Il ajoute : « Il y a dans la magistrature des hommes et des femmes intègres, qui font honneur à leur fonction. Mais il y en a aussi qui se laissent malheureusement instrumentaliser par des intérêts politiques ».
Ses avocats comptent donc saisir le ministre de la Justice aujourd'hui pour demander la révision du procès.
C'est une possibilité qui existe dans la loi sénégalaise, mais seulement s'il y a un nouvel élément.
Cet élément nouveau serait un rapport de l'Inspection générale des finances qui établirait l'implication de Mame Baye Niang dans des dépenses publiques qui ne sont pas orthodoxes, selon Ousmane Sonko.
Dans sa déclaration mardi nuit, le premier ministre avait d'ailleurs exhibé ledit rapport en affirmant qu'il a été signé par l'ancien premier ministre de Macky Sall, Amadou Ba.
Pour les proches d'Ousmane Sonko, cette confirmation judiciaire ne fait que renforcer sa volonté de "démasquer les reliques du système de Macky Sall encore actives dans les institutions sénégalaises".
De nombreuses voix dans son camp accusent certains juges d’avoir agi sous l’influence de réseaux liés à l’ancien régime.

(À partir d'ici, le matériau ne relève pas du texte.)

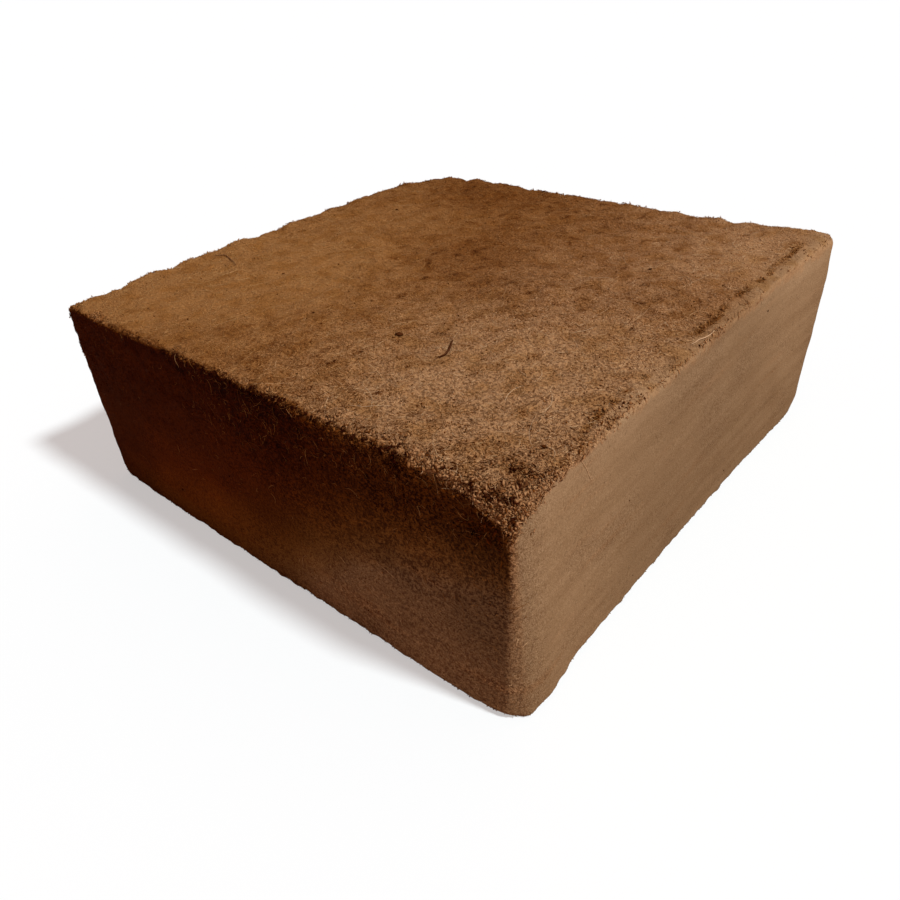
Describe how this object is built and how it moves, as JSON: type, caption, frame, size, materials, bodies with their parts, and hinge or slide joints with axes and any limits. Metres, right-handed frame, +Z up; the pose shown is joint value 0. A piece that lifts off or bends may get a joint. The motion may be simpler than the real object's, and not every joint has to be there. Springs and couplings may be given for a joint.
{
  "type": "coconut coir bale",
  "caption": "Square pressed bale of brown coconut coir, lying flat, with a rough matted top, worn top edges and smooth pressed sides.",
  "frame": {"origin": "middle of the flat base the bale lies on", "axes": "+Z up through the rough top, +X out of the smooth side that is lit in the picture, -Y out of the shaded side"},
  "size_m": [0.3, 0.3, 0.112],
  "materials": {
    "coir": "dry and dull, matted pith grains and short curly fibres on top, pressed smooth on the sides"
  },
  "bodies": {
    "root": {"coir_bale": "coir"}
  },
  "joints": []
}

Une tension persistante entre pouvoir et justice
Cette affaire illustre les tensions toujours vives entre les institutions judiciaires sénégalaises et l’exécutif dirigé par Bassirou Diomaye Faye et son Premier ministre Sonko.
Si la séparation des pouvoirs est théoriquement établie, cette décision de la Cour suprême relance le débat sur l’indépendance de la justice dans un pays encore marqué par les séquelles d’un régime autoritaire.
Elle pose la question de l’équilibre entre justice et politique, et les risques d’instrumentalisation qui pèsent sur les institutions.
Le Sénégal se retrouve ainsi confronté à un défi majeur : garantir une justice impartiale tout en consolidant la stabilité politique.